I would definitely start by asking her what caused her to change her mind. She may have reasons you're unaware of.
You say your husband isn't the type to give a speech, but what about if he does one of the readings. In my opinion that is an extremely special part of the wedding.
Maybe she could dance with Shawn at the wedding? I think you need to find out hat happened. She may have a valid reason for her choice. And there might be an option for Shawn to partake somewhere.
Keep in mind this is from a bride's perspective. I have made (and will continue to make) many decisions my Mom is not thrilled with. It is my wedding and she needs to accept that I will make choices different than the ones she would make.
I'm not sure why your daughter changed her mind, but she has. Other than expressing your disappointment and asking her to have a special role in the wedding for your husband, there isn't much you can do except accept her decision.
I know you are saddened by her change of heart, but the only way for you to make headway is to calmly (and not emotionally) ask her what changed. You need to be prepared that you may not like her rational. If she is changing her mind because her dad pressured her, she will regret her decision later.
Ouch. I think you should insist that she break the news to her step-father... it might force her to confront the conflicted feelings she is almost certainly having about this issue.

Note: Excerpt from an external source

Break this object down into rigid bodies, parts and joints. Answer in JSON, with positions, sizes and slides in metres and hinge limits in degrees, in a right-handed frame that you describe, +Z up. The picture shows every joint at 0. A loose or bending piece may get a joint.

I am not nearly so close with my step-father (he married my mom when I was already 27), but he is still participating in my ceremony--he'll be escorting my mother down the aisle, while my dad will walk me.
I'm sorry. That would upset me too. Is there another job Shawn would even want to do? I like the reading suggestion, if he'd want to do it. And I agree it would be OK, to ask your daughter, why the change? BUt after that, what can you do? People hurt us all the time, with the decisions they make.
It looks like the wedding is over a year away. Perhaps there is time for her to change her mind. Good luck. Keep us updated.
I think that her decision is up to her, and whatever she decides is fine- but she should be the one to explain to her step father.
If she's still in PR wait until she returns. Give her space, let things calm down, and just leave it be for the moment.
After she returns, she's been away from her father (in case he was influencing her), and things have kind of moved on... talk to her about the reason she chose. Either way, it is HER wedding and while heart breaking you need to respect her decision.
My close friend just had her step father escort her the first half with her mother and then the step father passed her on to her real father. Mind you, her step father was much MUCH more present in her life as well and raised her much more than her real father... but her real father was still just as proud and happy beaming from ear to ear with his daughter on his arm.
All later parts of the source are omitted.